I have not had iui but I have been to the lister and was very impressed. Sorry know that does not help a lot.  Also I see that ur dh was paralysed and later died. I just wanted to send u my regards, the same thing happened to my dad. Anyhow just wanted to wish u well. X x


----------



## silverbird (Aug 8, 2011)

Thanks Carmac, hope u and your little one are good.  Good point about LCW and if a cycle was not possible, I'll check with them.  The other thing I worried was if they would pressure me into trying either side of the weekend when that wasn't bang on the time and waste my money.  Really it was kind of my tought that it didn't matter much for a iui so to go with the cheapest.  With IVF drugs, OHSS more money etc I would want to look at things very carefuly but iui I'm not so worried.

Thanks coweyes.


----------



## ♥JJ1♥ (Feb 11, 2006)

i personally wouldn't use a clinic that isn't offfering a 7 day a week service Good luck with your decision


----------



## Minnie35 (Oct 28, 2009)

Hiya Silverbird.


I was at LWC for a while. They do do IUIs on a Saturday, but not on Sundays.  So if you got your surge on a Saturday they would call you in later that same day for tx.

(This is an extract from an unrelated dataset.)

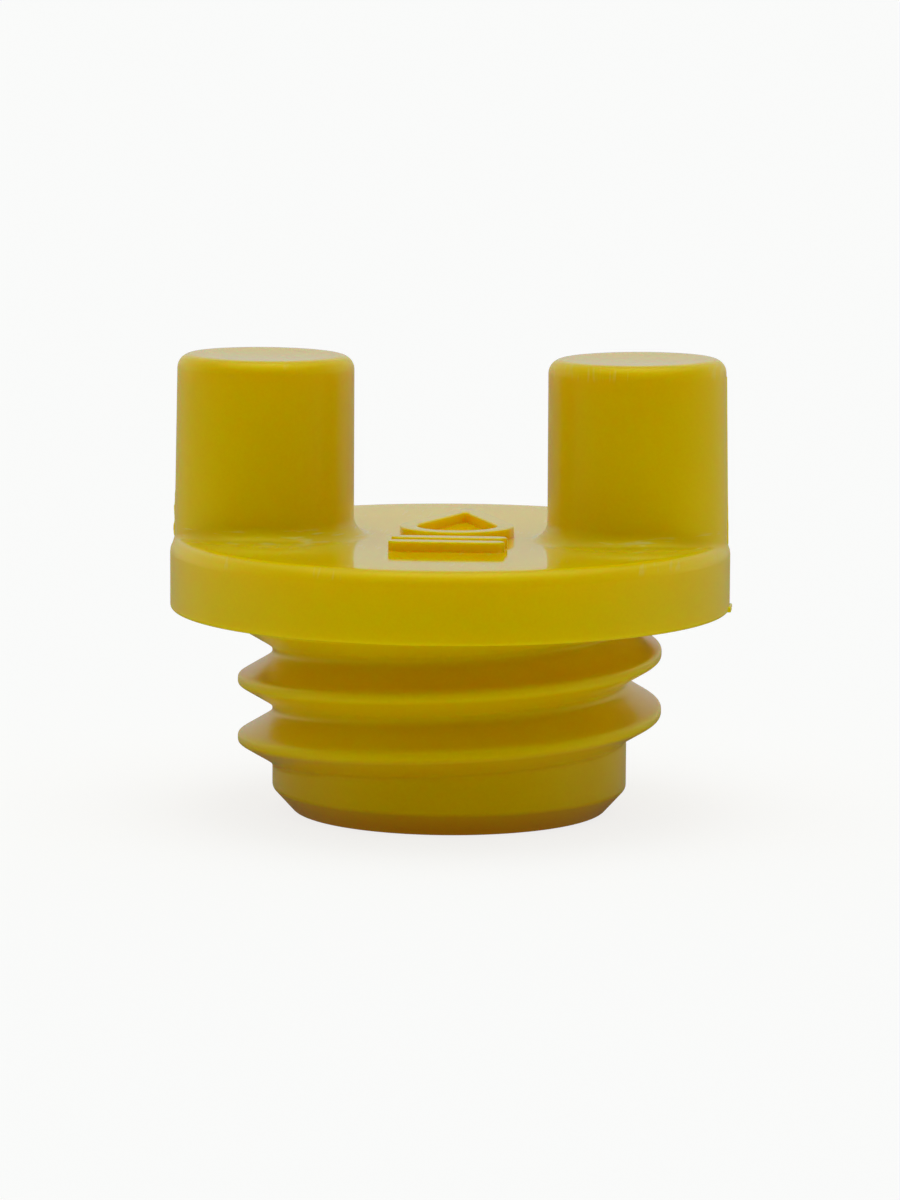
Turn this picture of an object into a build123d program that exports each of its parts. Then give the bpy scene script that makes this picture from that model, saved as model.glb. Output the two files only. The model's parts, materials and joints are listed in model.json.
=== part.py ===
from build123d import *

import math
import os

# A filler plug that is turned by hand: a thick round flange with two upright posts at its rim,
# and below it a hollow shank with a coarse right-hand thread and a plain nose. A rubber ring sits
# in a groove in the flange's underside and seals against the filler neck.
# The origin is on the plug's axis, in the plane of the flange's underside. +Z points to the posts,
# which stand on the X axis. Sizes are in millimetres, angles in degrees.

# Flange
FLANGE_RADIUS = 20.0
FLANGE_THICKNESS = 5.1
FLANGE_TOP_ROUND = 1.1
FLANGE_BOTTOM_ROUND = 0.25

# Gate vestige: the stub left on the flange's lower edge where the plastic entered the mould
GATE_PROUD = 0.2
GATE_WIDTH = 2.2
GATE_HEIGHT = 0.45

# Turning posts
POST_FOOT_RADIUS = 6.42
POST_CENTRE = 13.38
POST_TOP_HEIGHT = 17.95
POST_DRAFT = 0.5
POST_LEAN = 0.55
POST_TOP_ROUND = 1.0
POST_FOOT_ROUND = 1.2
POST_ROOT_DEPTH = 2.0

# Raised symbol between the posts: an outlined drop above two level bars
SYMBOL_HEIGHT = 0.62
SYMBOL_LINE = 1.25
SYMBOL_HALF_WIDTH = 4.1
SYMBOL_CENTRE_X = 0.4
DROP_CENTRE_Y = 0.9
DROP_TIP_Y = 11.0
BAR_CENTRES_Y = (-7.9, -5.5)

# Shank and nose
SHANK_RADIUS = 12.7
NOSE_END = -14.65
NOSE_CHAMFER = 1.6
CORE_RADIUS = 9.6
CORE_DRAFT = 0.75
CORE_FLOOR = 1.4
CORE_FLOOR_ROUND = 1.0

# Thread: single start, right hand, 60 degree flanks
THREAD_RADIUS = 15.18
THREAD_PITCH = 4.2
THREAD_CREST_FLAT = 0.72
THREAD_CREST_ROUND = 0.2
THREAD_FLANK_ANGLE = 30.0
THREAD_SINK = 0.25
THREAD_CREST_AT_X = -7.4
THREAD_END_ANGLE = -300.0
THREAD_TOP = 2.3

# Sealing ring and its groove
RING_SECTION = 1.78
GROOVE_INNER_RADIUS = 16.1
GROOVE_WIDTH = 2.1
GROOVE_DEPTH = 1.45


def spun(profile):
    """Solid of revolution about Z of a face drawn in the XZ plane."""
    return revolve(profile, Axis.Z)


def flange():
    """Round flange with a generous top round and a fine bottom one."""
    disc = Cylinder(FLANGE_RADIUS, FLANGE_THICKNESS, align=(Align.CENTER, Align.CENTER, Align.MIN))
    lower, upper = disc.edges().filter_by(GeomType.CIRCLE).sort_by(Axis.Z)
    disc = fillet(upper, FLANGE_TOP_ROUND)
    lower = disc.edges().filter_by(GeomType.CIRCLE).sort_by(Axis.Z)[0]
    return fillet(lower, FLANGE_BOTTOM_ROUND)


def gate_vestige():
    """Small stub on the flange's lower edge, on the +X side."""
    reach = FLANGE_RADIUS + GATE_PROUD
    stub = Cylinder(reach, GATE_HEIGHT, align=(Align.CENTER, Align.CENTER, Align.MIN))
    window = Pos(FLANGE_RADIUS, 0, 0) * Box(
        4 * FLANGE_BOTTOM_ROUND, GATE_WIDTH, GATE_HEIGHT, align=(Align.CENTER, Align.CENTER, Align.MIN)
    )
    return stub & window


def upright_post():
    """One post on its own axis, with its foot flared where it meets the flange."""
    height = POST_TOP_HEIGHT - FLANGE_THICKNESS
    top_radius = POST_FOOT_RADIUS - height * math.tan(math.radians(POST_DRAFT))
    flare_radius = POST_FOOT_RADIUS + POST_FOOT_ROUND
    shaft = spun(
        make_face(
            Plane.XZ
            * Polyline(
                (0, -POST_ROOT_DEPTH),
                (POST_FOOT_RADIUS, -POST_ROOT_DEPTH),
                (POST_FOOT_RADIUS, 0),
                (top_radius, height),
                (0, height),
                close=True,
            )
        )
    )
    shaft = fillet(shaft.edges().filter_by(GeomType.CIRCLE).sort_by(Axis.Z)[-1], POST_TOP_ROUND)
    bend = POST_FOOT_ROUND * (1 - math.sqrt(0.5))
    flare_outline = [
        Line((POST_FOOT_RADIUS - 1, -POST_ROOT_DEPTH), (flare_radius, -POST_ROOT_DEPTH)),
        Line((flare_radius, -POST_ROOT_DEPTH), (flare_radius, 0)),
        ThreePointArc(
            (flare_radius, 0),
            (POST_FOOT_RADIUS + bend, bend),
            (POST_FOOT_RADIUS, POST_FOOT_ROUND),
        ),
        Line((POST_FOOT_RADIUS, POST_FOOT_ROUND), (POST_FOOT_RADIUS - 1, POST_FOOT_ROUND)),
        Line((POST_FOOT_RADIUS - 1, POST_FOOT_ROUND), (POST_FOOT_RADIUS - 1, -POST_ROOT_DEPTH)),
    ]
    flare = spun(make_face(Plane.XZ * Curve(flare_outline)))
    return shaft + flare


def turning_posts():
    """Both posts, leaning slightly together, kept inside the reach of their own outer walls."""
    reach = POST_CENTRE + POST_FOOT_RADIUS
    envelope = Cylinder(reach, 4 * POST_TOP_HEIGHT)
    post = Pos(POST_CENTRE, 0, FLANGE_THICKNESS) * Rot(0, -POST_LEAN, 0) * upright_post()
    right = post & envelope
    return right + Rot(0, 0, 180) * right


def raised_symbol():
    """Outlined drop and two level bars, raised on the flange's top."""
    half = SYMBOL_HALF_WIDTH
    tip_gap = DROP_TIP_Y - DROP_CENTRE_Y
    touch = math.acos(half / tip_gap)
    side_x = half * math.sin(touch)
    side_y = half * math.cos(touch)
    outline = Curve(
        [
            ThreePointArc((-side_x, side_y), (0, -half), (side_x, side_y)),
            Line((side_x, side_y), (0, tip_gap)),
            Line((0, tip_gap), (-side_x, side_y)),
        ]
    )
    drop = make_face(outline)
    symbol = Pos(0, DROP_CENTRE_Y) * (drop - offset(drop, -SYMBOL_LINE))
    for bar_y in BAR_CENTRES_Y:
        symbol += Pos(0, bar_y) * RectangleRounded(2 * half, SYMBOL_LINE, SYMBOL_LINE / 3)
    sink = FLANGE_TOP_ROUND / 4
    return Pos(SYMBOL_CENTRE_X, 0, FLANGE_THICKNESS - sink) * extrude(symbol, SYMBOL_HEIGHT + sink)


def shank():
    """Plain round shank with the chamfered nose."""
    return spun(
        make_face(
            Plane.XZ
            * Polyline(
                (0, FLANGE_THICKNESS / 2),
                (SHANK_RADIUS, FLANGE_THICKNESS / 2),
                (SHANK_RADIUS, NOSE_END + NOSE_CHAMFER),
                (SHANK_RADIUS - NOSE_CHAMFER, NOSE_END),
                (0, NOSE_END),
                close=True,
            )
        )
    )


def crest_height(angle):
    """Height of the thread's crest at an angle about Z, counted from +X."""
    return THREAD_CREST_AT_X + THREAD_PITCH * angle / 360


def thread_ridge():
    """Helical ridge, run out into the shank at its lower end and into the flange at its top."""
    start = crest_height(THREAD_END_ANGLE)
    depth = THREAD_RADIUS - SHANK_RADIUS
    flank = depth * math.tan(math.radians(THREAD_FLANK_ANGLE))
    crest = THREAD_CREST_FLAT / 2
    sunk = THREAD_SINK * math.tan(math.radians(THREAD_FLANK_ANGLE))
    path = Helix(THREAD_PITCH, THREAD_TOP - start, SHANK_RADIUS)
    section_plane = Plane(origin=path @ 0, x_dir=(1, 0, 0), z_dir=path % 0)
    section = make_face(
        Polyline(
            (-THREAD_SINK, -crest - flank - sunk),
            (depth, -crest),
            (depth, crest),
            (-THREAD_SINK, crest + flank + sunk),
            close=True,
        )
    )
    outer_corners = section.vertices().sort_by(Axis.X)[-2:]
    section = fillet(outer_corners, THREAD_CREST_ROUND)
    ridge = sweep(section_plane * section, path=path, is_frenet=True)
    ridge = Pos(0, 0, start) * ridge
    fade_cut = Pos(SHANK_RADIUS, -1, start) * Box(
        THREAD_RADIUS,
        THREAD_RADIUS,
        THREAD_PITCH,
        align=(Align.MIN, Align.MIN, Align.CENTER),
    )
    return Rot(0, 0, THREAD_END_ANGLE) * (ridge - fade_cut)


def core():
    """The moulded hollow inside the shank, open at the nose and slightly tapered."""
    length = CORE_FLOOR - NOSE_END
    floor_radius = CORE_RADIUS - length * math.tan(math.radians(CORE_DRAFT))
    hollow = spun(
        make_face(
            Plane.XZ
            * Polyline(
                (0, CORE_FLOOR),
                (floor_radius, CORE_FLOOR),
                (CORE_RADIUS, NOSE_END),
                (0, NOSE_END),
                close=True,
            )
        )
    )
    floor_edge = hollow.edges().filter_by(GeomType.CIRCLE).sort_by(Axis.Z)[-1]
    return fillet(floor_edge, CORE_FLOOR_ROUND)


def ring_groove():
    """Square groove in the flange's underside."""
    outer = Cylinder(
        GROOVE_INNER_RADIUS + GROOVE_WIDTH, GROOVE_DEPTH, align=(Align.CENTER, Align.CENTER, Align.MIN)
    )
    inner = Cylinder(GROOVE_INNER_RADIUS, GROOVE_DEPTH, align=(Align.CENTER, Align.CENTER, Align.MIN))
    return outer - inner


def plug_body():
    """The whole moulding."""
    head = flange() + gate_vestige() + turning_posts() + raised_symbol()
    return head + (shank() + thread_ridge()) - core() - ring_groove()


def sealing_ring():
    """Round-section rubber ring, standing on the groove's floor against its inner wall."""
    section = RING_SECTION / 2
    middle = GROOVE_INNER_RADIUS + section
    return Pos(0, 0, GROOVE_DEPTH - section) * Torus(middle, section)


def main():
    os.makedirs("parts", exist_ok=True)
    for name, make in {"plug_body": plug_body, "sealing_ring": sealing_ring}.items():
        export_step(make(), f"parts/{name}.step")


main()
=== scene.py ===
"""Looks of a hand-turned filler plug: a glossy yellow moulding with two upright posts and a coarse
thread, its rubber sealing ring, a pale floor, soft light and the camera. Lengths are in metres."""

import json
import logging
import math
from dataclasses import dataclass, field
from enum import Enum
from typing import Any

import bmesh
import bpy
import numpy as np
from mathutils import Matrix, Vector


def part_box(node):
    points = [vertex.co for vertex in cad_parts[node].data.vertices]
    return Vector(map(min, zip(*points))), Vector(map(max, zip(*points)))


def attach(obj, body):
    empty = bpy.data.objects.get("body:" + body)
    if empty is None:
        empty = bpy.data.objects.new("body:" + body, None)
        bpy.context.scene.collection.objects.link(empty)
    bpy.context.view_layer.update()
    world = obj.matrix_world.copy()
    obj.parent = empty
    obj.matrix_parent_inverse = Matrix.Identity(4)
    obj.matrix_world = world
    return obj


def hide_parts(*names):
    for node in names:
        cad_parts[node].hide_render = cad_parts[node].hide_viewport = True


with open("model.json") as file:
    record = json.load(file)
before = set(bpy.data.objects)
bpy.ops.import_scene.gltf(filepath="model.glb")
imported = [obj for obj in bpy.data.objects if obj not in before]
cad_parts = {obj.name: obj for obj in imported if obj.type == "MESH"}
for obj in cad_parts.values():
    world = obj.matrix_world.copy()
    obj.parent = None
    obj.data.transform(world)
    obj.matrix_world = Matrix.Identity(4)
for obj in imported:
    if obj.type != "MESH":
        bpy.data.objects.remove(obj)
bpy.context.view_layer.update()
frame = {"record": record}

LOG = logging.getLogger("filler_plug")
MM = 0.001
BODY = "root"
SEED = 7
PLUG_LOW, PLUG_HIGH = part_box("plug_body")
RING_LOW, RING_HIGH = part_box("sealing_ring")
MOUNTS = {mount["name"]: mount for mount in frame["record"]["mounts"]}
FLANGE_RADIUS = PLUG_HIGH.y
THREAD_RADIUS = MOUNTS["thread"]["dims"]["r_mm"] * MM
HAIR = 1e-9
LOFT_MERGE = 0.0005 * MM
Values = dict[str | int, Any]
Colour = tuple[float, float, float, float]
Triple = tuple[float, float, float]
Step = tuple[float, ...]


class Side(Enum):
    """Which end of the X axis a post stands on, as its turn about Z in degrees."""

    GATE = 0
    PLAIN = 180


# ---- node trees written as expressions


class Wire:
    """One output socket of a node tree, with Python arithmetic on it."""

    def __init__(self, sheet: "Sheet", socket: bpy.types.NodeSocket) -> None:
        """Keeps the socket and the sheet that it is on.

        Args:
            sheet: The sheet that new nodes go on.
            socket: The output socket.
        """
        self.sheet = sheet
        self.socket = socket

    def math(self, operation: str, *operands: "Wire | float") -> "Wire":
        """Adds one Math node.

        Args:
            operation: The Math node's operation.
            operands: Its inputs, in order.

        Returns:
            The node's output.
        """
        return self.sheet.add("ShaderNodeMath", {"operation": operation}, dict(enumerate(operands)))

    def __add__(self, other: "Wire | float") -> "Wire":
        """self + other."""
        return self.math("ADD", self, other)

    def __mul__(self, other: "Wire | float") -> "Wire":
        """self * other."""
        return self.math("MULTIPLY", self, other)

    def __sub__(self, other: "Wire | float") -> "Wire":
        """self - other."""
        return self.math("SUBTRACT", self, other)

    def __truediv__(self, other: "Wire | float") -> "Wire":
        """self / other."""
        return self.math("DIVIDE", self, other)

    def __pow__(self, other: "Wire | float") -> "Wire":
        """self ** other."""
        return self.math("POWER", self, other)

    def above(self, edge: "Wire | float") -> "Wire":
        """1 where self is greater than edge, else 0."""
        return self.math("GREATER_THAN", self, edge)

    def below(self, edge: "Wire | float") -> "Wire":
        """1 where self is less than edge, else 0."""
        return self.math("LESS_THAN", self, edge)

    def step(
        self, low: "Wire | float", high: "Wire | float", out_low: float = 0.0, out_high: float = 1.0
    ) -> "Wire":
        """Smooth step of self from one range to another.

        Args:
            low: Where the step starts.
            high: Where the step ends.
            out_low: The value before it.
            out_high: The value after it.

        Returns:
            The stepped value.
        """
        return self.sheet.add(
            "ShaderNodeMapRange",
            {"interpolation_type": "SMOOTHSTEP"},
            {"Value": self, "From Min": low, "From Max": high, "To Min": out_low, "To Max": out_high},
        )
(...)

Choosing a clinic:  I agree with Caramac that for IUI it probably doesn't make that much difference. Having had tx at three different clinics, the other thing that made a difference for me was way the staff dealt/communicated with me- there was a big difference between clinics. In future I would always make it a bit more of a priority to go with my gut feeling on their care of patients - you can tell a lot from how much time they're willing to give you on the phone, whether they get back to you if they say they will etc. 


Don't know if that'll help, but good luck with the decision!


Minnie x


----------



## suitcase of dreams (Oct 7, 2007)

I'd agree with Caramac and Minnie - the technical side of things is less important for IUI so go with the one which is most convenient, most flexible and which you like the most in terms of the feel of the place and the way they deal with you
best of luck
Suitcase
x


----------



## silverbird (Aug 8, 2011)

Hi all thanks for your advise.  I've booked an appoinmnet with CRGW for the 11/10/12! Although unfortunaly they've put their prices up so they are the same cost as LWC and will cost more to get to but are open weekends (Minne were you at LWC Cardiff? they said they weren't open weeks at all).

Have any of you used Foresight for preconcpetion care? They gave me a really good hair anaylis and supplements but when I rang with some queries tied to get me to get my donor to do the program.  When I explained I wouldn't be using a known donor she suggested I use the internet to find a husband! Um no thanks! Not to mention she didn't even try to find out if I had a husband, wife or partner already!


----------